* **PROBLEM DETAILS**
Could you output each line of the data that follows exactly?

* **AVAILABLE DATA**
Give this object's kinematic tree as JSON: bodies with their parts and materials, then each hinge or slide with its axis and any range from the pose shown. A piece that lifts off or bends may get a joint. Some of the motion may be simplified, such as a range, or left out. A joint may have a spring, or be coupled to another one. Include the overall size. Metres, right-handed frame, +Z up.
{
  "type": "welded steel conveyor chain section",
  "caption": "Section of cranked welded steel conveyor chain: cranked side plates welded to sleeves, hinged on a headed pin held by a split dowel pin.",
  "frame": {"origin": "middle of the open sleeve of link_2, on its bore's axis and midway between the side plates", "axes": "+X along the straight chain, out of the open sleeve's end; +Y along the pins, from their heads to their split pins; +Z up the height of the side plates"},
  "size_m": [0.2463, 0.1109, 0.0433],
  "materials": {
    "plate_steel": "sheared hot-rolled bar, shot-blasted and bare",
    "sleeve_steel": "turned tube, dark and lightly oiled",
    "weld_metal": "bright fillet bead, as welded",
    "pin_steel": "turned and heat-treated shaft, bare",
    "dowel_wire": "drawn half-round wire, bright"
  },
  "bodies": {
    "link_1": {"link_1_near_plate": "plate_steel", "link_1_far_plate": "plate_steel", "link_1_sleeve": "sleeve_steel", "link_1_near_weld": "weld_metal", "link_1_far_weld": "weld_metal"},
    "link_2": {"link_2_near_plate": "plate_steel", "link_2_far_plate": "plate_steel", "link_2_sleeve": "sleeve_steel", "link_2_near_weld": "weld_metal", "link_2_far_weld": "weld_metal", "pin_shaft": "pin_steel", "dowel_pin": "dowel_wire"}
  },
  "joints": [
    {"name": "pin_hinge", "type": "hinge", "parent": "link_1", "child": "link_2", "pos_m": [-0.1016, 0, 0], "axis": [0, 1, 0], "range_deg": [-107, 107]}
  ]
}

* **EXERCISE RESULT**
Give this object's kinematic tree as JSON: bodies with their parts and materials, then each hinge or slide with its axis and any range from the pose shown. A piece that lifts off or bends may get a joint. Some of the motion may be simplified, such as a range, or left out. A joint may have a spring, or be coupled to another one. Include the overall size. Metres, right-handed frame, +Z up.
{
  "type": "welded steel conveyor chain section",
  "caption": "Section of cranked welded steel conveyor chain: cranked side plates welded to sleeves, hinged on a headed pin held by a split dowel pin.",
  "frame": {"origin": "middle of the open sleeve of link_2, on its bore's axis and midway between the side plates", "axes": "+X along the straight chain, out of the open sleeve's end; +Y along the pins, from their heads to their split pins; +Z up the height of the side plates"},
  "size_m": [0.2463, 0.1109, 0.0433],
  "materials": {
    "plate_steel": "sheared hot-rolled bar, shot-blasted and bare",
    "sleeve_steel": "turned tube, dark and lightly oiled",
    "weld_metal": "bright fillet bead, as welded",
    "pin_steel": "turned and heat-treated shaft, bare",
    "dowel_wire": "drawn half-round wire, bright"
  },
  "bodies": {
    "link_1": {"link_1_near_plate": "plate_steel", "link_1_far_plate": "plate_steel", "link_1_sleeve": "sleeve_steel", "link_1_near_weld": "weld_metal", "link_1_far_weld": "weld_metal"},
    "link_2": {"link_2_near_plate": "plate_steel", "link_2_far_plate": "plate_steel", "link_2_sleeve": "sleeve_steel", "link_2_near_weld": "weld_metal", "link_2_far_weld": "weld_metal", "pin_shaft": "pin_steel", "dowel_pin": "dowel_wire"}
  },
  "joints": [
    {"name": "pin_hinge", "type": "hinge", "parent": "link_1", "child": "link_2", "pos_m": [-0.1016, 0, 0], "axis": [0, 1, 0], "range_deg": [-107, 107]}
  ]
}